Yucatec Maya military leader and Mexican revolutionary

Manuel Antonio Ay (c. 1817– July 26, 1847) was a Yucatec Maya military leader and revolutionary, and chief of the village of Chichimilá.

==Life==
Ay was the batab of Chichimilá. He would often help indigenous villagers with legal matters as he was literate while many of the local Maya could not read or write.

Ay fought in the 1846 rebellion against the Merida-based government of Miguel Barbachano, President of the Republic of Yucatán. He participated in the capture of Chemax in 1846 and Valladolid in 1847 under the orders of Colonel Antonio Trujeque and with the support of Santiago Méndez. However, after their military success, many of the Maya troops decided to declare independence themselves, putting them at odds with Méndez.

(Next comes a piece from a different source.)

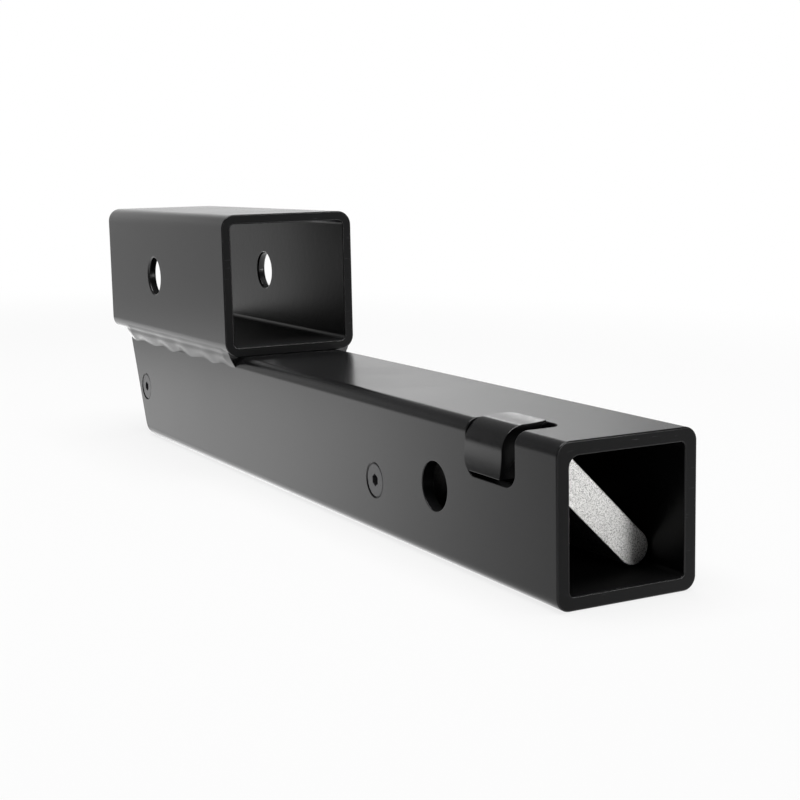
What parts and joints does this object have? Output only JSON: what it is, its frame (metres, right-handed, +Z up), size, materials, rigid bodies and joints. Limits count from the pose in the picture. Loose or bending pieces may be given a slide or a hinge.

Ay was one of the most active organizers of the indigenous insurrection. In 1847, he met with Cecilio Chi, Jacinto Pat, and Bonifacio Novelo to plan the uprising that would become the Caste War. Reportedly, he stated that his goal was to have the white men driven from the Peninsula. He was discovered when a bartender found a suspicious letter he had left in his hat signed by Chi. Once Colonel Eulogio Rosado, the Commandant of Valladolid, learned of the letter, he arrested Ay. Ay was put on trial from July 21 to 25 before he was sentenced to death by hanging. Rosado ordered his execution carried out in the plaza of the Santa Ana neighborhood of Valladolid on July 26. His corpse was transferred to Chichimilá, where it was covered and buried after being exhibited to warn the rebels. As a result of Ay's killing, Cecilio Chi and Jacinto Pat led an attack on the criollo residents of Tipich, beginning the Caste War.

Ay left behind a son named Antonio who helped capture Valladolid in 1848. After the Maya fighters entered the town, Antonio executed the man who had carried his father's letter to Colonel Rosado.

==Legacy==
A statue of Ay is located in Chetumal, Quintana Roo next to a statue of Cecilio Chi. There is also a monument to Ay in the Santa Ana Park in Valladolid.